_Short problem:_ Repeat exactly, and only, the lines below starting at the line that contains "for cutter in" and ending at the line that contains "bpy.data.objects.remove(obj)", inclusive of both.
--- Start Supplied material ---
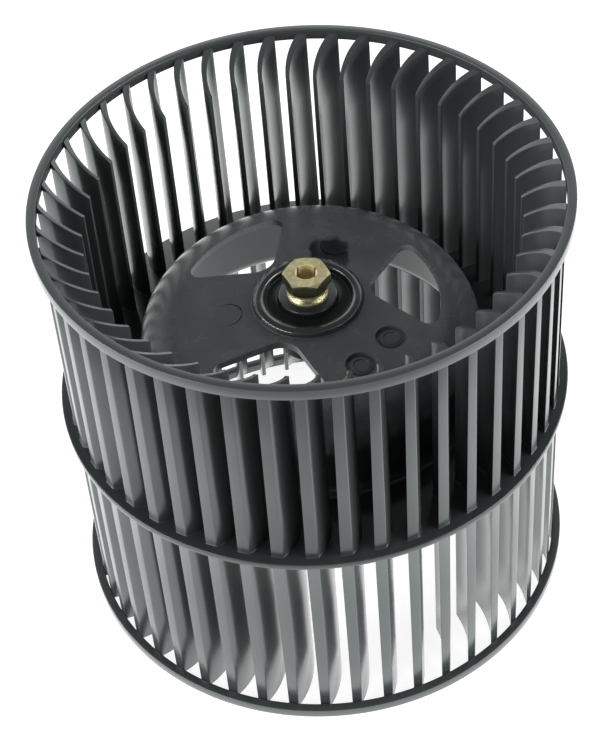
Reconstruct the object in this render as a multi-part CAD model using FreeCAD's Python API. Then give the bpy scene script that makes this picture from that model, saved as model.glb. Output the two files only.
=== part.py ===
import FreeCAD, Part
import math
import os

# Sizes are in millimetres, the wheel stands on its lower ring and its shaft lies along Z.

# Overall wheel
wheel_radius = 75.0
wheel_height = 141.0
origin = FreeCAD.Vector(0, 0, 0)
up = FreeCAD.Vector(0, 0, 1)
full_turn = 360.0
cut_margin = 5.0

# End rings and middle flange
ring_width = 2.6
ring_inner_radius = wheel_radius - ring_width
top_ring_height = 3.4
bottom_ring_height = 3.0
flange_bottom = 70.0
flange_thickness = 2.1
flange_top = flange_bottom + flange_thickness

# Blades, one plan arc for both tiers
blade_count = 48
blade_angle = math.radians(7.96)
blade_depth = 11.7
blade_outer_radius = ring_inner_radius
blade_inner_radius = blade_outer_radius - blade_depth
blade_middle_radius = (blade_inner_radius + blade_outer_radius) / 2
pole_setback = 2.6
pole_radius = blade_inner_radius + pole_setback
pole_lag = math.radians(12.4)
back_arc_radius = 14.75
tip_thickness = 1.15
edge_thickness = 2.05
root_growth = 0.35
inlet_drop_inner = 9.2
inlet_drop_outer = 1.1
root_bite = 0.6
block_width = 12.0
block_lag = 2.5

# Raised web of the motor recess
web_thickness = flange_thickness
web_top = 100.0
web_underside = web_top - web_thickness
shoulder_radius = 8.6
web_wall_radius = 49.6
foot_fillet = 3.0
shoulder_steps = 3
hidden_steps = 2
foot_steps = 1

# Windows between the three arms
window_count = 3
window_angle = 8.0
window_outer_radius = 38.0
window_half_angle = math.radians(49.0)
window_apex = 16.1
window_apex_round = 6.5
window_corner_round = 3.0
outer_corners = 2

# Hub boss, bead and sleeve
insert_radius = 6.0
boss_radius = 8.7
boss_height = 2.4
bead_inner_radius = 12.4
bead_outer_radius = 16.1
bead_height = 1.9
bead_land = 0.9
sleeve_radius = 9.0
sleeve_bottom = 84.0

# Brass insert
head_across_flats = 12.1
head_top = 110.5
head_height = 3.6
head_turn = -7.0
head_chamfer_radius = 6.0
head_chamfer = 0.55
insert_overhang = 0.5
insert_bottom = sleeve_bottom - insert_overhang
shaft_radius = 3.0
shaft_flats = 4.4
flats_turn = -5.0
flats_bottom = web_top
relief_radius = 3.5
relief_height = 1.0


def polar(radius, angle, z):
    return FreeCAD.Vector(radius * math.cos(angle), radius * math.sin(angle), z)


def profile_point(radius, z):
    return FreeCAD.Vector(radius, 0, z)


def line(first, second):
    return Part.LineSegment(first, second).toShape()


def arc(first, middle, last):
    return Part.Arc(first, middle, last).toShape()


def outline(points):
    return [line(points[i], points[i + 1]) for i in range(len(points) - 1)]


def revolve(edges):
    face = Part.Face(Part.Wire(edges))
    return face.revolve(origin, up, full_turn)


def turned(shape, degrees):
    copy = shape.copy()
    copy.rotate(origin, up, degrees)
    return copy


def end_ring(bottom, height):
    outer = Part.makeCylinder(wheel_radius, height, up * bottom)
    return outer.cut(Part.makeCylinder(ring_inner_radius, height, up * bottom))


def side_point(arc_radius, radius):
    # Point of a blade side where its arc about the pole meets a radius
    reach = radius ** 2 + pole_radius ** 2 - arc_radius ** 2
    swing = math.acos(reach / (2 * radius * pole_radius))
    return polar(radius, blade_angle - pole_lag + swing, 0)


def hollow_side():
    # Circle of the hollow side, through its tip, its middle and its edge
    tip_arc_radius = back_arc_radius - tip_thickness
    edge_arc_radius = back_arc_radius - edge_thickness
    middle_arc_radius = (tip_arc_radius + edge_arc_radius) / 2
    tip = side_point(tip_arc_radius, blade_inner_radius)
    middle = side_point(middle_arc_radius, blade_middle_radius)
    edge = side_point(edge_arc_radius, blade_outer_radius)
    circle = arc(tip, middle, edge).Curve
    return circle.Center, circle.Radius


def blade_block(root_z, end_z, toward):
    # Block around one blade, its free end sloped as the inlet flares
    corners = [
        profile_point(blade_inner_radius, root_z),
        profile_point(wheel_radius, root_z),
        profile_point(wheel_radius, end_z),
        profile_point(blade_outer_radius, end_z - toward * inlet_drop_outer),
        profile_point(blade_inner_radius, end_z - toward * inlet_drop_inner),
    ]
    face = Part.Face(Part.Wire(outline(corners + corners[:1])))
    block = face.extrude(FreeCAD.Vector(0, block_width, 0))
    block.translate(FreeCAD.Vector(0, -block_width / 2, 0))
    return turned(block, math.degrees(blade_angle) - block_lag)


def blade(root_z, end_z):
    # One curved blade, its hollow side leaning so that it is thicker at the flange
    toward = 1 if end_z > root_z else -1
    length = abs(end_z - root_z)
    bottom = min(end_z, root_z)
    pole = polar(pole_radius, blade_angle - pole_lag, 0)
    middle = side_point(back_arc_radius, blade_middle_radius)
    centre, radius = hollow_side()
    retreat = (pole - middle).normalize() * root_growth
    root_centre = centre + retreat + up * root_z
    axis = centre + up * end_z - root_centre
    overrun = axis * (cut_margin / length)
    hollow = Part.makeCylinder(radius, length + 2 * cut_margin, root_centre - overrun, axis)
    hollow.rotate(root_centre, axis, full_turn / 4)
    back = Part.makeCylinder(back_arc_radius, length, pole + up * bottom)
    outer = Part.makeCylinder(blade_outer_radius, length, up * bottom)
    body = blade_block(root_z, end_z, toward)
    return body.common(outer).common(back).cut(hollow)


def tier(root_z, end_z):
    first = blade(root_z, end_z)
    return [turned(first, i * full_turn / blade_count) for i in range(blade_count)]


def rounded(centre_radius, centre_z, radius, first, last, steps):
    # Points of a round between two angles, from the centre of the round
    angles = [math.radians(first + (last - first) * i / steps) for i in range(steps + 1)]
    return [profile_point(centre_radius + radius * math.cos(a), centre_z + radius * math.sin(a))
            for a in angles]


def web():
    # Flange, wall, shoulder, plateau, bead, boss and sleeve as one revolved profile
    shoulder_start = web_wall_radius - shoulder_radius
    shoulder_z = web_top - shoulder_radius
    foot_radius = web_wall_radius + foot_fillet
    foot_z = flange_top + foot_fillet
    bead_middle = (bead_inner_radius + bead_outer_radius) / 2
    boss_top = web_top + boss_height
    points = [
        profile_point(insert_radius, boss_top),
        profile_point(insert_radius, sleeve_bottom),
        profile_point(sleeve_radius, sleeve_bottom),
        profile_point(sleeve_radius, web_underside),
    ]
    inner_shoulder = shoulder_radius - web_thickness
    points += rounded(shoulder_start, shoulder_z, inner_shoulder, 90, 0, hidden_steps)
    points += rounded(foot_radius, foot_z, foot_fillet + web_thickness, 180, 270, foot_steps)
    points.append(profile_point(wheel_radius, flange_bottom))
    points.append(profile_point(wheel_radius, flange_top))
    points += rounded(foot_radius, foot_z, foot_fillet, 270, 180, foot_steps)
    points += rounded(shoulder_start, shoulder_z, shoulder_radius, 0, 90, shoulder_steps)
    points += [
        profile_point(bead_outer_radius, web_top),
        profile_point(bead_middle + bead_land, web_top + bead_height),
        profile_point(bead_middle - bead_land, web_top + bead_height),
        profile_point(bead_inner_radius, web_top),
        profile_point(boss_radius, web_top),
        profile_point(boss_radius, boss_top),
    ]
    return revolve(outline(points + points[:1]))


def upright_edges(shape):
    return [edge for edge in shape.Edges if edge.BoundBox.ZLength > web_thickness]


def edge_distance(edge):
    return math.hypot(edge.CenterOfMass.x, edge.CenterOfMass.y)


def window():
    # Wedge with a rounded apex, closed by the outer arc with rounded corners
    bottom = web_underside - cut_margin
    depth = web_thickness + 2 * cut_margin
    reach = wheel_radius - window_apex
    spread = reach * math.tan(window_half_angle)
    corners = [
        FreeCAD.Vector(window_apex, 0, bottom),
        FreeCAD.Vector(wheel_radius, -spread, bottom),
        FreeCAD.Vector(wheel_radius, spread, bottom),
    ]
    face = Part.Face(Part.Wire(outline(corners + corners[:1])))
    wedge = face.extrude(up * depth)
    apex = min(upright_edges(wedge), key=edge_distance)
    wedge = wedge.makeFillet(window_apex_round, [apex])
    disc = Part.makeCylinder(window_outer_radius, depth, up * bottom)
    body = wedge.common(disc)
    outer = sorted(upright_edges(body), key=edge_distance)[-outer_corners:]
    return body.makeFillet(window_corner_round, outer)


def wheel():
    body = web()
    for i in range(window_count):
        body = body.cut(turned(window(), window_angle + i * full_turn / window_count))
    pieces = [
        end_ring(wheel_height - top_ring_height, top_ring_height),
        end_ring(0, bottom_ring_height),
    ]
    pieces += tier(flange_top - root_bite, wheel_height)
    pieces += tier(flange_bottom + root_bite, 0)
    return body.multiFuse(pieces)


def hexagon(radius, z):
    corners = [polar(radius, i * math.tau / 6, z) for i in range(6)]
    return Part.Wire(outline(corners + corners[:1]))


def insert():
    # Hexagon bar, chamfered at its top and turned down to the neck
    corner = head_across_flats / math.sqrt(3)
    head_bottom = head_top - head_height
    head = Part.Face(hexagon(corner, head_bottom)).extrude(up * head_height)
    head = turned(head, head_turn)
    chamfered = [
        profile_point(0, head_bottom),
        profile_point(corner, head_bottom),
        profile_point(corner, head_top - head_chamfer),
        profile_point(head_chamfer_radius, head_top),
        profile_point(0, head_top),
    ]
    head = head.common(revolve(outline(chamfered + chamfered[:1])))
    neck_length = head_bottom - insert_bottom
    neck = Part.makeCylinder(insert_radius, neck_length, up * insert_bottom)
    body = head.fuse(neck)
    # Round bore, relief groove and two broached flats, from the bottom up
    bore_length = flats_bottom - insert_bottom
    bore = Part.makeCylinder(shaft_radius, bore_length, up * insert_bottom)
    relief_bottom = flats_bottom - relief_height
    relief = Part.makeCylinder(relief_radius, relief_height, up * relief_bottom)
    broach_length = head_top - flats_bottom
    broach = Part.makeCylinder(shaft_radius, broach_length, up * flats_bottom)
    flats = Part.makeBox(
        shaft_flats, 2 * shaft_radius, broach_length,
        FreeCAD.Vector(-shaft_flats / 2, -shaft_radius, flats_bottom))
    broach = broach.common(turned(flats, flats_turn))
    for cutter in (bore, relief, broach):
        body = body.cut(cutter)
    return body.removeSplitter()


os.makedirs("parts", exist_ok=True)
wheel().exportStep("parts/impeller_wheel.step")
insert().exportStep("parts/hub_insert.step")
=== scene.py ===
import math

import bpy
from mathutils import Matrix, Vector


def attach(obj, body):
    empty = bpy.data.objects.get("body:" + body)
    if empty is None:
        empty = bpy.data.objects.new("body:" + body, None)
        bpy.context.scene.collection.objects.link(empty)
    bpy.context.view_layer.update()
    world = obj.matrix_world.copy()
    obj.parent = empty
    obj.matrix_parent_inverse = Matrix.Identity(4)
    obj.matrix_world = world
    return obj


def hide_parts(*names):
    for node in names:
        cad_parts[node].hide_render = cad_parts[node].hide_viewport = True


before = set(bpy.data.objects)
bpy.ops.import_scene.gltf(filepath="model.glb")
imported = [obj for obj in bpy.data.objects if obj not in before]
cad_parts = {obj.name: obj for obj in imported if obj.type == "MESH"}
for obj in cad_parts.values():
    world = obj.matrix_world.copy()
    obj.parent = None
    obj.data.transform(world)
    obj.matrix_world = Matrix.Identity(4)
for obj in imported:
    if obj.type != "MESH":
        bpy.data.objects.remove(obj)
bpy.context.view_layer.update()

MM = 0.001
TURN = 2 * math.pi
AXIS_R = 0.001

# Edges sharper than this many degrees stay sharp in the shading
SHARP = 35
BLADE_SHARP = 40
WEB_SHARP = 32

# Wheel, in millimetres as in the CAD source
WHEEL_R = 75.0
WHEEL_H = 141.0
RING_IN = 72.4
TOP_RING_H = 3.4
BOTTOM_RING_H = 3.0
RING_SOFT = 0.22
RING_STEPS = 192
FLANGE_LOW = 70.0
FLANGE_TOP = 72.1
FLANGE_SOFT = 0.3
SOFT_STEPS = 3

# Blades, one plan for both tiers
BLADES = 48
BLADE_ANGLE = math.radians(7.96)
TIP_R = 60.7
EDGE_R = 72.4
POLE_R = 63.3
POLE_LAG = math.radians(12.4)
BACK_ARC = 14.75
TIP_T = 1.15
EDGE_T = 2.05
SIDE_STEPS = 10
CORNER_TURN = math.radians(35)
CORNER_SOFT = 0.3

# Rows of a blade: heights at the root, shares of its length, depth and growth at its free end
ROOT_GROWTH = 0.35
ROOT_BITE = 0.4
ROOT_FILLET = 0.25
ROOT_ROWS = (-ROOT_BITE, 0.0, 0.05, 0.12, ROOT_FILLET)
MIDDLE_ROWS = (0.35, 0.7, 1.0)
END_ROUND = 0.3
END_ROWS = ((0.09, -0.08), (0.0, -0.25))
DROP_IN = 9.2
DROP_OUT = 1.1

# Web: wall, shoulder and plateau, which sinks a little towards its rim
WEB_TOP = 100.0
WEB_T = 2.1
WALL_R = 49.6
SHOULDER = 11.8
SHOULDER_R = WALL_R - SHOULDER
FOOT = 3.0
PLATEAU_FLAT_R = 16.6
PLATEAU_DROP = 1.6
PLATEAU_ROWS = (30.0, 18.0, PLATEAU_FLAT_R)
WEB_STEPS = 180
ROUND_STEPS = 8
SHOULDER_STEPS = 12

# Hub: sleeve, insert's seat, and bead and boss as radius and height above the plateau
SLEEVE_R = 9.0
SLEEVE_LOW = 84.0
SEAT_R = 6.02
BOSS_H = 2.4
BEAD_OUT = 16.55
BEAD_IN = 11.95
BEAD_FOOT = 0.45
BEAD_STEPS = 5
BEAD_OUTER_SIDE = ((15.86, 1.3), (15.64, 1.66), (15.3, 1.88), (14.2, 1.95))
BEAD_INNER_SIDE = ((13.2, 1.88), (12.95, 1.72), (12.62, 1.25))
BOSS_SIDE = ((9.4, 0.0), (8.9, 0.15), (8.7, 0.5), (8.62, 1.9), (8.38, 2.25), (8.0, BOSS_H))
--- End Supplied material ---
_The output:_
    for cutter in (bore, relief, broach):
        body = body.cut(cutter)
    return body.removeSplitter()


os.makedirs("parts", exist_ok=True)
wheel().exportStep("parts/impeller_wheel.step")
insert().exportStep("parts/hub_insert.step")
=== scene.py ===
import math

import bpy
from mathutils import Matrix, Vector


def attach(obj, body):
    empty = bpy.data.objects.get("body:" + body)
    if empty is None:
        empty = bpy.data.objects.new("body:" + body, None)
        bpy.context.scene.collection.objects.link(empty)
    bpy.context.view_layer.update()
    world = obj.matrix_world.copy()
    obj.parent = empty
    obj.matrix_parent_inverse = Matrix.Identity(4)
    obj.matrix_world = world
    return obj


def hide_parts(*names):
    for node in names:
        cad_parts[node].hide_render = cad_parts[node].hide_viewport = True


before = set(bpy.data.objects)
bpy.ops.import_scene.gltf(filepath="model.glb")
imported = [obj for obj in bpy.data.objects if obj not in before]
cad_parts = {obj.name: obj for obj in imported if obj.type == "MESH"}
for obj in cad_parts.values():
    world = obj.matrix_world.copy()
    obj.parent = None
    obj.data.transform(world)
    obj.matrix_world = Matrix.Identity(4)
for obj in imported:
    if obj.type != "MESH":
        bpy.data.objects.remove(obj)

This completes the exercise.